Your task is to copy a single run of lines that starts at the line with "Write the OpenSCAD" and stops at the line with "through the thickness.", keeping both ends. Copy nothing else.

Data shown start

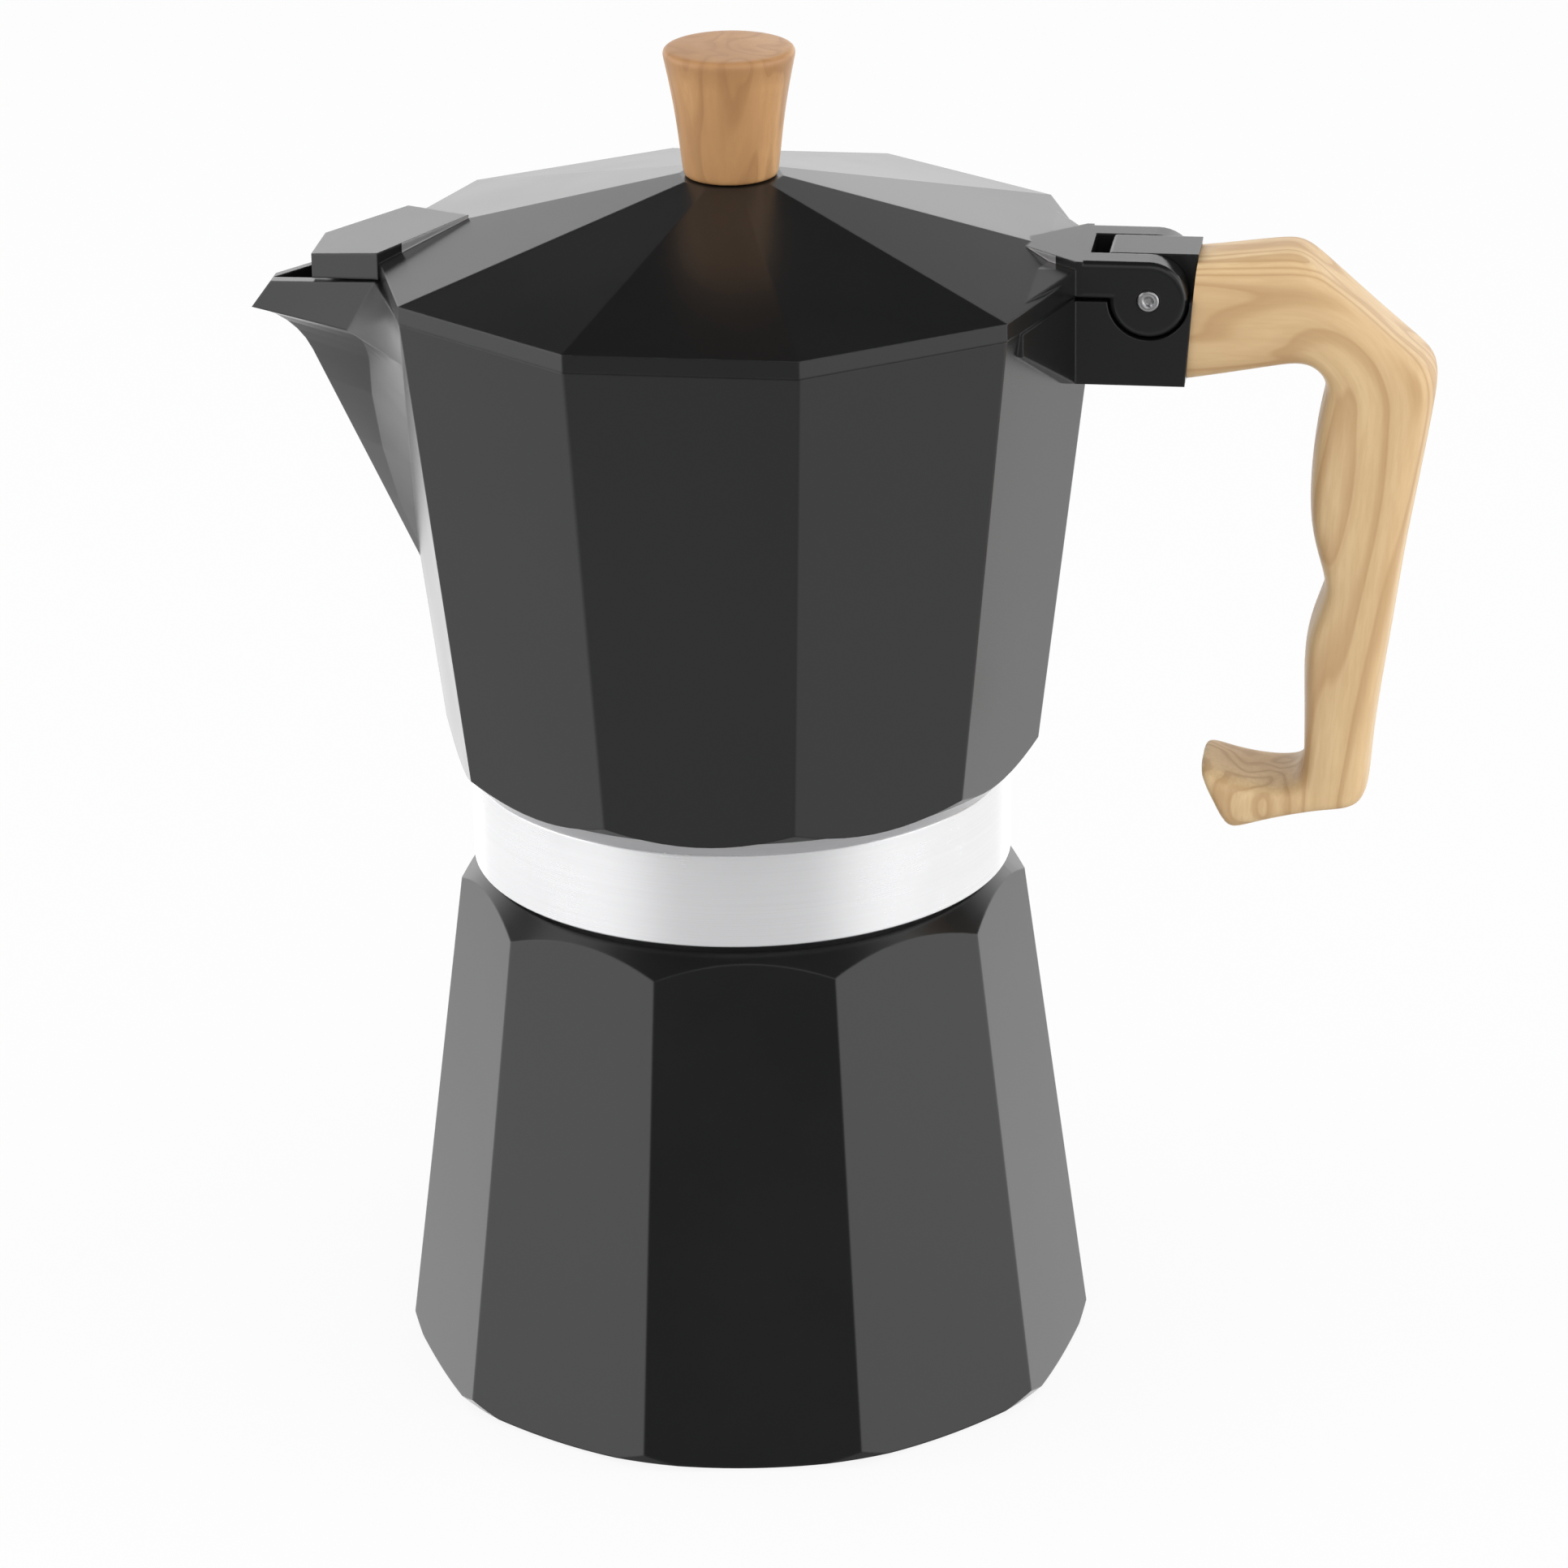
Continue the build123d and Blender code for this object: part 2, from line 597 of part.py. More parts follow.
def cover_top(drop):
    """Everything under the cover's sloping top, lowered by drop."""
    far = cover_end_x + 10
    near_z = cover_apex_z + (cover_apex_x - 20) * cover_slope - drop
    far_z = cover_apex_z - (far - cover_apex_x) * cover_slope - drop
    return slab([(-20, near_z), (-far, far_z), (-far, vessel_rim_z - 10), (-20, vessel_rim_z - 10)],
                vessel_rim_r)


def rim_slope():
    """Everything above the spout's sloping rim, with the cover's resting gap."""
    run = lip_drop_x - spout_shoulder_x
    fall = (vessel_rim_z - lip_drop_z) / run
    far = cover_end_x + 10
    low = vessel_rim_z + cover_rest - (far - spout_shoulder_x) * fall
    return slab([(0, vessel_rim_z + cover_rest), (-spout_shoulder_x, vessel_rim_z + cover_rest),
                 (-far, low), (-far, vessel_rim_z + 30), (0, vessel_rim_z + 30)], vessel_rim_r)


def hinge_slot():
    """The opening between the cheeks, where the vessel's tongue stands."""
    return slab([(bridge_in_x, pin_z - 10), (pin_x + 10, pin_z - 10), (pin_x + 10, pin_z + 10),
                 (bridge_in_x, pin_z + 10)], core_half + hinge_gap)


def lid_cheeks():
    """The two ears on the pin, the bridge between them and their spread root."""
    inside = vessel_rim_r - 10
    arm = slab([(bridge_out_x, pin_z), (pin_x, pin_z), (pin_x, hinge_top_z),
                (bridge_out_x, hinge_top_z)], hinge_half)
    eye = Pos(pin_x, 0, pin_z) * Rot(90, 0, 0) * Cylinder(cheek_r, 2 * hinge_half)
    block = arm + eye
    rims = [e for e in block.edges() if abs(abs(e.center().Y) - hinge_half) < 1e-3
            and e.center().Z > pin_z - 0.5 and e.center().X > bridge_out_x + 1]
    block = fillet(rims, cheek_round)
    root = plan(mirrored([(inside, 0), (inside - 0.4, 2.6), (bridge_out_x, hinge_half),
                          (bridge_out_x + 1, hinge_half), (bridge_out_x + 1, 0)]),
                vessel_rim_z + 0.2, hinge_top_z)
    flare = plan(mirrored([(inside - 4, 0), (inside + 1, gusset_y - 3), (bridge_out_x, hinge_half),
                           (bridge_out_x + 1, hinge_half), (bridge_out_x + 1, 0)]),
                 vessel_rim_z, lid_peak_z)
    ramp = extrude(Plane.YZ * make_face(Polyline(
        (-gusset_y, vessel_rim_z), (-gusset_y, vessel_rim_z + lid_rim_high),
        (-hinge_half, hinge_top_z - 1.2), (hinge_half, hinge_top_z - 1.2),
        (gusset_y, vessel_rim_z + lid_rim_high), (gusset_y, vessel_rim_z), close=True)),
        3 * vessel_rim_r, both=True)
    return block + root + (flare & ramp)


def lid():
    rim_z = vessel_rim_z + lid_rim_high
    body = lid_facets(vessel_rim_z, lid_r, rim_z, lid_peak_r, lid_peak_z)
    body += (plan(mirrored(cover_outline()), vessel_rim_z - 8, cover_apex_z + 4)
             & cover_top(0) & rim_slope())
    body = body + lid_cheeks() - hinge_slot()
    inner = lid_wall / cos(half_angle)
    room = lid_facets(vessel_rim_z - 1, lid_r - vessel_wall - 0.3, rim_z - lid_wall * 0.35,
                      lid_peak_r - inner, lid_peak_z - lid_wall - 0.4)
    room -= Pos(0, 0, lid_peak_z - boss_low) * Cylinder(
        boss_r, 2 * boss_low, align=(Align.CENTER, Align.CENTER, Align.MIN))
    body -= room & slab([(-lid_r, 0), (lid_r - 8, 0), (lid_r - 8, 300), (-lid_r, 300)], 100)
    channel = plan(mirrored(cover_outline(cover_wall)), vessel_rim_z - 8, cover_apex_z + 4)
    channel += plan([(-cover_end_x - 5, -cover_end_y + 1.1 * cover_wall),
                     (-cover_end_x + 0.1, -cover_end_y + 1.1 * cover_wall),
                     (-cover_end_x + 0.1, cover_end_y - 1.1 * cover_wall),
                     (-cover_end_x - 5, cover_end_y - 1.1 * cover_wall)],
                    vessel_rim_z - 8, cover_apex_z + 4)
    body -= channel & cover_top(cover_wall)
    body -= Pos(0, 0, lid_peak_z) * Cylinder(knob_screw_r + screw_play, 30)
    body -= rod(pin_r + pin_run, (pin_x, -2 * hinge_half, pin_z), (pin_x, 2 * hinge_half, pin_z))
    return body


# ---- knob ---------------------------------------------------------------------
def knob():
    z0, z1 = lid_peak_z, lid_peak_z + knob_high
    with BuildLine(Plane.XZ) as half:
        Line((0, z0), (knob_foot_r, z0))
        Spline((knob_foot_r, z0), (knob_waist_r, z0 + 6.5), (knob_top_r, z1 - knob_round - 0.9),
               tangents=[(0.0, 1), (0.35, 1)])
        Spline((knob_top_r, z1 - knob_round - 0.9), (knob_top_r - 0.9, z1 - 0.7), (0, z1),
               tangents=[(0.1, 1), (-1, 0)])
        Line((0, z1), (0, z0))
    body = revolve(make_face(half.line), Axis.Z)
    return body - Pos(0, 0, z0) * Cylinder(
        insert_r + press_gap, insert_high + press_gap, align=(Align.CENTER, Align.CENTER, Align.MIN))


def knob_insert():
    tube = Circle(insert_r) - Circle(knob_screw_r + press_gap)
    return Pos(0, 0, lid_peak_z) * extrude(tube, insert_high)


def knob_washer():
    ring = Circle(knob_washer_r) - Circle(knob_screw_r + screw_play)
    return Pos(0, 0, washer_low_z()) * extrude(ring, knob_washer_thick)


def washer_low_z():
    """The washer lies under the boss inside the lid."""
    return lid_peak_z - boss_low - knob_washer_thick


def knob_screw():
    low = washer_low_z()
    head = rod(screw_head_r, (0, 0, low - screw_head_high), (0, 0, low))
    slot = Pos(0, 0, low - screw_head_high) * Box(
        2.5 * screw_head_r, screw_slot, 2 * screw_slot_deep)
    shank = rod(knob_screw_r, (0, 0, low), (0, 0, lid_peak_z + insert_high - 1))
    return head - slot + shank


nodes = {
    "boiler": boiler, "valve_washer": valve_washer, "valve_body": valve_body,
    "valve_plunger": valve_plunger, "valve_spring": valve_spring, "valve_cap": valve_cap,
    "funnel": funnel, "basket_sieve": basket_sieve, "gasket": gasket,
    "filter_plate": filter_plate, "vessel": vessel, "riser_column": riser_column,
    "neck_band": neck_band, "handle": handle, "handle_screw": handle_screw,
    "hinge_pin": hinge_pin, "lid": lid, "knob": knob, "knob_insert": knob_insert,
    "knob_washer": knob_washer, "knob_screw": knob_screw,
}
for name, build in nodes.items():
    export_step(build(), f"parts/{name}.step")
    print("written", name)
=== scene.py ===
import bpy
import bmesh
import math
from mathutils import Matrix, Vector


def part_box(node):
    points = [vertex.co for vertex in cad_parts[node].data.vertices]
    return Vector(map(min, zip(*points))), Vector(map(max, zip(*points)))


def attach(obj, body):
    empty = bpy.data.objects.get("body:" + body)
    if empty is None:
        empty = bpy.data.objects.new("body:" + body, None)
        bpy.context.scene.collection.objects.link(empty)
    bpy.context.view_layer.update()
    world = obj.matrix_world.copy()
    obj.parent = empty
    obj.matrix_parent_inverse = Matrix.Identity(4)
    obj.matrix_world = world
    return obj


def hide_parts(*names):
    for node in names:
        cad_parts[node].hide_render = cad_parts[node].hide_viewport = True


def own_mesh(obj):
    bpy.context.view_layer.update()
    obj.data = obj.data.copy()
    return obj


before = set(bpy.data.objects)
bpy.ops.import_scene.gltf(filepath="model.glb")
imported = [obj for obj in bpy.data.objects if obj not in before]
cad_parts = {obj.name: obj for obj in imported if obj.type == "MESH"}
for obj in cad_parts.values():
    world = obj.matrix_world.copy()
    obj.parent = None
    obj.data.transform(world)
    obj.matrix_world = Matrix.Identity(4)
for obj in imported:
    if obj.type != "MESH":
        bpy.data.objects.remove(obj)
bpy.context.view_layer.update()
bpy.context.scene.view_settings.view_transform = "Standard"
print("frame loaded:", len(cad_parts), "nodes")

# where the paint stops on each casting, in metres along or across the pot's axis
pot = {"sides": 10, "neckFromZ": 0.079, "underBaseZ": 0.0001,
       "chamberFloor": (0.002, 0.009), "collarToZ": 0.0976, "jugInside": (-0.049, 0.0505),
       "lidInside": 0.0475, "bossRadius": 0.0066, "bossTopZ": 0.1835,
       "inwardLimit": -0.0005, "levelLimit": 0.3, "underLimit": -0.02}
pinCentre = (0.0613, 0.0, 0.1702)
mm = 0.001


# node tree helpers
def addNode(tree, kind, **settings):
    node = tree.nodes.new(kind)
    for key, value in settings.items():
        if key.startswith("in_"):
            socket = key[3:]
            socket = int(socket) if socket.isdigit() else socket.replace("_", " ")
            node.inputs[socket].default_value = value
        else:
            setattr(node, key, value)
    return node


def wire(tree, fromNode, fromSocket, toNode, toSocket):
    tree.links.new(fromNode.outputs[fromSocket], toNode.inputs[toSocket])


def mathNode(tree, operation, first, second=None, clamp=False):    # numbers or (node, socket) pairs
    node = addNode(tree, "ShaderNodeMath", operation=operation, use_clamp=clamp)
    for place, value in enumerate((first, second)):
        if value is None:
            continue
        if isinstance(value, tuple):
            wire(tree, value[0], value[1], node, place)
        else:
            node.inputs[place].default_value = value
    return node, 0


def ramp(tree, source, stops, easing="LINEAR"):
    node = addNode(tree, "ShaderNodeValToRGB")
    node.color_ramp.interpolation = easing
    elements = node.color_ramp.elements
    while len(elements) < len(stops):
        elements.new(0.5)
    for element, (place, value) in zip(elements, stops):
        element.position = place
        element.color = value if isinstance(value, tuple) else (value, value, value, 1)
    wire(tree, source[0], source[1], node, "Fac")
    return node, "Color"


def mixColour(tree, factor, first, second, blend="MIX"):
    node = addNode(tree, "ShaderNodeMix", data_type="RGBA", blend_type=blend)
    for place, value in ((0, factor), (6, first), (7, second)):
        if isinstance(value, tuple) and len(value) == 2:
            wire(tree, value[0], value[1], node, place)
        else:
            node.inputs[place].default_value = value
    return node, 2


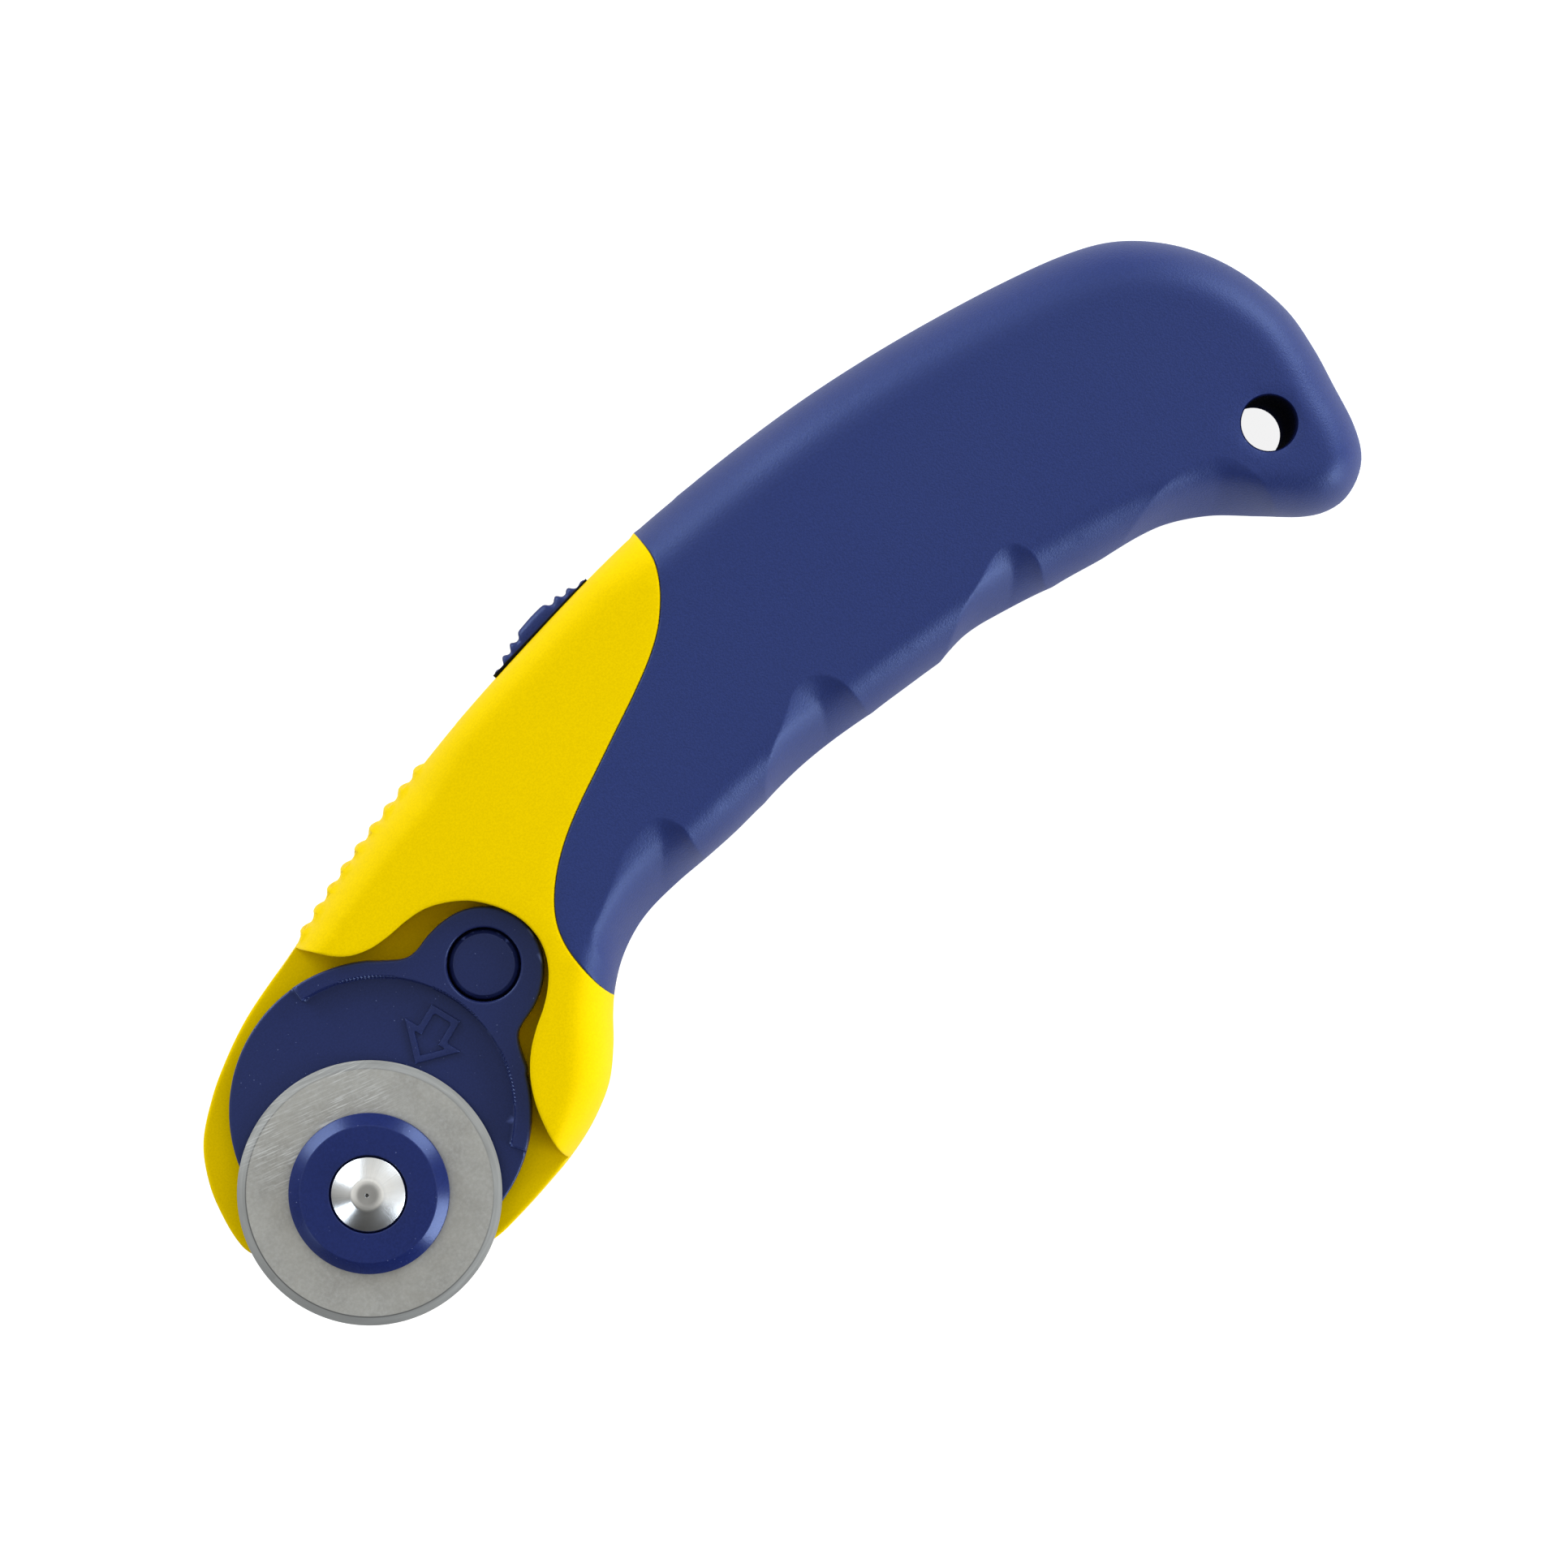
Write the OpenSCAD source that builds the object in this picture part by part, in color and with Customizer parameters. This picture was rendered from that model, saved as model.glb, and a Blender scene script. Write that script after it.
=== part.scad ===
// Rotary cutter for fabric: a round blade on a curved pistol handle, with a
// blade guard that a thumb slider on the top edge pushes over the edge.
// The cutter lies on its back face, blade side up. X runs from the blade to
// the tail, Y from the finger side to the thumb side, Z through the thickness.

/* [Body] */
// Thickness of the handle over both faces
body_t = 18; // [17:0.5:19]
// Wall thickness of the moulded halves
wall = 2; // [1.8:0.1:2.2]
// Radius of the hanging hole in the tail
hang_r = 2.95; // [2.5:0.05:3.2]

/* [Blade] */
// Diameter of the round blade
blade_d = 28; // [27:0.5:28]
// Thickness of the blade
blade_t = 0.3; // [0.25:0.05:0.35]
// Radius of the centre hole in the blade
blade_hole_r = 2.6; // [2.5:0.05:2.7]
// Width of the ground bevel at the cutting edge
bevel_w = 1.1; // [0.6:0.1:1.4]
// Outer radius of the retaining ring over the blade
ring_r = 8.5; // [8:0.1:9]

/* [Guard] */
// Radius of the guard disc behind the blade
guard_r = 16; // [15.5:0.1:16]
// Travel of the thumb slider from blade open to blade covered
travel = 8.4; // [7.8:0.1:8.4]
// Angle that the guard turns over that travel
guard_turn = 16; // [15:0.5:16]
// Radius of the pivot pin's head in the guard's ear
pivot_r = 3.9; // [3.7:0.05:3.9]

/* [Fasteners] */
// Radius of the blade bolt's shank
bolt_r = 2; // [1.8:0.05:2]
// Outer radius of the thumb nut on the back
nut_r = 7.6; // [7:0.1:8]
// Radius of the screws that join the halves
screw_r = 1.4; // [1.2:0.05:1.4]

/* [Hidden] */
$fn = 64;
YEL = "gold";
BLU = "darkslateblue";
STEEL = "silver";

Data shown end

Finished task:
Write the OpenSCAD source that builds the object in this picture part by part, in color and with Customizer parameters. This picture was rendered from that model, saved as model.glb, and a Blender scene script. Write that script after it.
=== part.scad ===
// Rotary cutter for fabric: a round blade on a curved pistol handle, with a
// blade guard that a thumb slider on the top edge pushes over the edge.
// The cutter lies on its back face, blade side up. X runs from the blade to
// the tail, Y from the finger side to the thumb side, Z through the thickness.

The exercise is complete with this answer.